The Bigger Person

24 Jan

THE BIGGER PERSON….
This isn’t the note I set out to write, up till the moment I opened my blog this morning I had something very different in mind. However a rather unfortunate happening(for lack of a better term) has pushed me in this direction.

I have often been labeled as rude, well not in the “talk to people anyhow” kind of manner. Somehow I get angry and everything goes downhill from there, I can’t be stopped, can’t be reasoned with and sadly everything in me powers me up at that moment. I somehow tell myself I’m a no nonsense person and I’m just being brutally honest (self serving lies).I need not add that this means I’m often at logger heads with friends and family members alike.
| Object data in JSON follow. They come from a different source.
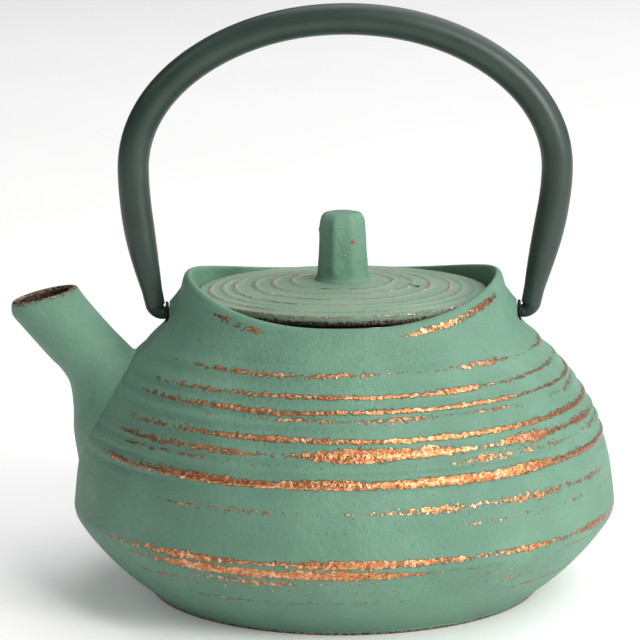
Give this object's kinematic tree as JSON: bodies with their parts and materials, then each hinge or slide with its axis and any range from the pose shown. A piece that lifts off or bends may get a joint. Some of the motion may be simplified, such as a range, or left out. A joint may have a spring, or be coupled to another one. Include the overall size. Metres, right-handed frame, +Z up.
{
  "type": "cast iron teapot",
  "caption": "Squat ringed cast iron teapot with a short spout, a lift-off lid with a tall knob, a strainer basket and a folding overhead handle.",
  "frame": {"origin": "centre of the pot's flat base, on the axis of the mouth and the lid", "axes": "+Z up along the pot's axis; the spout points to -X; the handle stands upright in the XZ plane and swings about X"},
  "size_m": [0.167, 0.1506, 0.1623],
  "materials": {
    "pot_paint": "matt blue-green paint on cast iron, rubbed through to copper on the raised rings, bare dark iron inside and underneath",
    "handle_paint": "satin dark grey-green paint on steel",
    "stainless": "fine brushed stainless steel, perforated in the wall and the bottom",
    "rivet_steel": "plain zinc-grey steel"
  },
  "bodies": {
    "pot": {"pot_body": "pot_paint", "spout": "pot_paint", "pivot_washer_left": "handle_paint", "pivot_washer_right": "handle_paint"},
    "handle": {"handle_tube": "handle_paint", "handle_hook_left": "handle_paint", "handle_hook_right": "handle_paint"},
    "infuser": {"infuser_rim": "stainless", "infuser_wall": "stainless", "infuser_bottom": "stainless"},
    "lid": {"lid_plate": "pot_paint", "lid_knob": "pot_paint", "knob_rivet": "rivet_steel", "knob_washer": "rivet_steel"}
  },
  "joints": [
    {"name": "handle_swing", "type": "hinge", "parent": "pot", "child": "handle", "pos_m": [0, 0, 0.077], "axis": [1, 0, 0], "range_deg": [-105, 105]},
    {"name": "infuser_lift", "type": "slide", "parent": "pot", "child": "infuser", "axis": [0, 0, 1], "range_m": [0, 0.04]},
    {"name": "lid_lift", "type": "slide", "parent": "infuser", "child": "lid", "axis": [0, 0, 1], "range_m": [0, 0.044]}
  ]
}
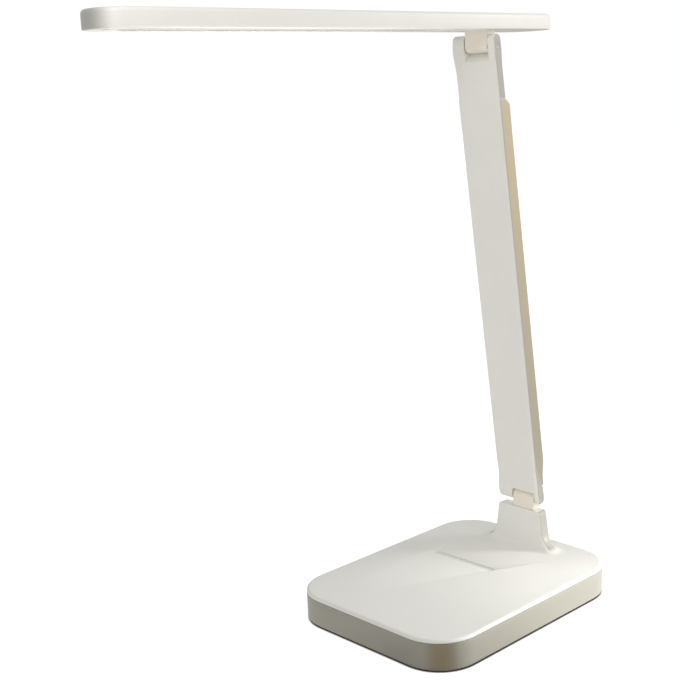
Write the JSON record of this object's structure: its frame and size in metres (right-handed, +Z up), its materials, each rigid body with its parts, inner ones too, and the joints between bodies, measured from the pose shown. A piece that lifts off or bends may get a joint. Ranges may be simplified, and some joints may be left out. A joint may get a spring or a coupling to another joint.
{
  "type": "folding desk lamp",
  "caption": "Desk lamp with a weighted rounded base, a flat hinged arm and a slim hinged light bar that folds down over the base.",
  "frame": {"origin": "on the table under the middle of the base's footprint", "axes": "+Z up; +X along the hinge axes, to the right of someone facing the lamp's front; -Y is the way the light bar points"},
  "size_m": [0.125, 0.319, 0.3538],
  "materials": {
    "base_shell": "fine texture, warm grey",
    "white_shell": "fine satin texture",
    "champagne_cover": "satin champagne anodised",
    "foot_foam": "matt",
    "ballast_steel": "zinc plated",
    "screw_steel": "zinc plated",
    "pin_steel": "polished",
    "spine_steel": "zinc plated",
    "washer_bronze": "dull",
    "hinge_block": "satin white",
    "touch_lens": "translucent grey",
    "board": "solder mask",
    "chip": "moulded",
    "socket_shell": "bright tin",
    "lead_black": "matt",
    "opal": "opal",
    "clear_guide": "clear acrylic",
    "film": "diffuse white",
    "spreader": "mill finish",
    "led_board_white": "white solder mask",
    "led": "phosphor"
  },
  "bodies": {
    "base": {"foot_pad": "foot_foam", "base_tray": "base_shell", "ballast_plate": "ballast_steel", "ballast_screws": "screw_steel", "base_screws": "screw_steel", "base_top_cover": "white_shell", "touch_bar": "touch_lens", "touch_board": "board", "touch_screws": "screw_steel", "control_board": "board", "control_parts": "chip", "board_screws": "screw_steel", "usb_socket": "socket_shell", "lower_hinge_block": "hinge_block", "lower_block_screws": "screw_steel", "base_lead": "lead_black", "touch_lead": "lead_black"},
    "arm": {"lower_hinge_pin": "pin_steel", "lower_hinge_nut": "pin_steel", "lower_friction_washers": "washer_bronze", "lower_hinge_caps": "white_shell", "arm_front_housing": "white_shell", "arm_rear_cover": "champagne_cover", "arm_spine": "spine_steel", "arm_screws": "screw_steel", "arm_lead": "lead_black", "upper_hinge_pin": "pin_steel", "upper_hinge_nut": "pin_steel", "upper_friction_washers": "washer_bronze", "upper_hinge_caps": "white_shell"},
    "head": {"upper_hinge_block": "hinge_block", "upper_block_screws": "screw_steel", "head_housing": "white_shell", "head_bezel": "white_shell", "bezel_screws": "screw_steel", "diffuser": "opal", "light_guide": "clear_guide", "reflector_film": "film", "heat_spreader": "spreader", "led_boards": "led_board_white", "led_packages": "led", "head_lead": "lead_black"}
  },
  "joints": [
    {"name": "arm_tilt", "type": "hinge", "parent": "base", "child": "arm", "pos_m": [0, 0.066, 0.052], "axis": [1, 0, 0], "range_deg": [-20, 82]},
    {"name": "head_tilt", "type": "hinge", "parent": "arm", "child": "head", "pos_m": [0, 0.02867, 0.33555], "axis": [1, 0, 0], "range_deg": [-30, 97]}
  ]
}
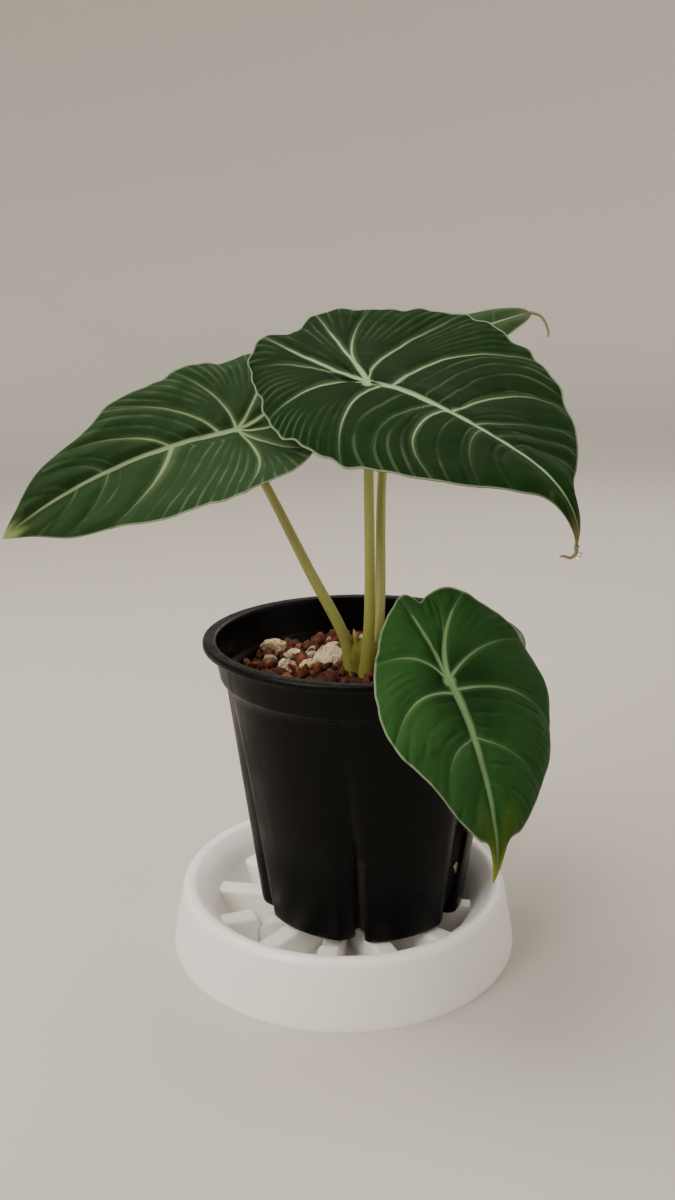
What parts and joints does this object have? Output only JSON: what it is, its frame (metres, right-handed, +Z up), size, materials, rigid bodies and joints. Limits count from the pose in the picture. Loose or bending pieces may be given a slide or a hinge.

One would instinctively think me difficult and annoying, in my defense,I do have my moments, for the most part I can be quite courteous.

The problem however is not so much how to control myself and not be evil, even though that is quite important, I believe more pertinent is being able to say sorry. Ah those five words…. I remember a song “sorry seems to be the hardest word” by errr Elton john I think. Well, I do know the song bothers on relationship and how fixing things can be such an enormous task, however the phrase holds true in a lot of situations.

Now for many who do not suffer being tongue tied or terribly confused on how to go about not just admitting you are wrong but saying sorry, you have a rare gift. Yes that’s what it is, “be the bigger person” they would say, to which my heart agrees but my head keeps saying “what’s bigger about going back to that nitwit and saying you are wrong” worse what happens if he/she throws it in your face? And how the hell do you plan to deal with the ego they would have post your apology?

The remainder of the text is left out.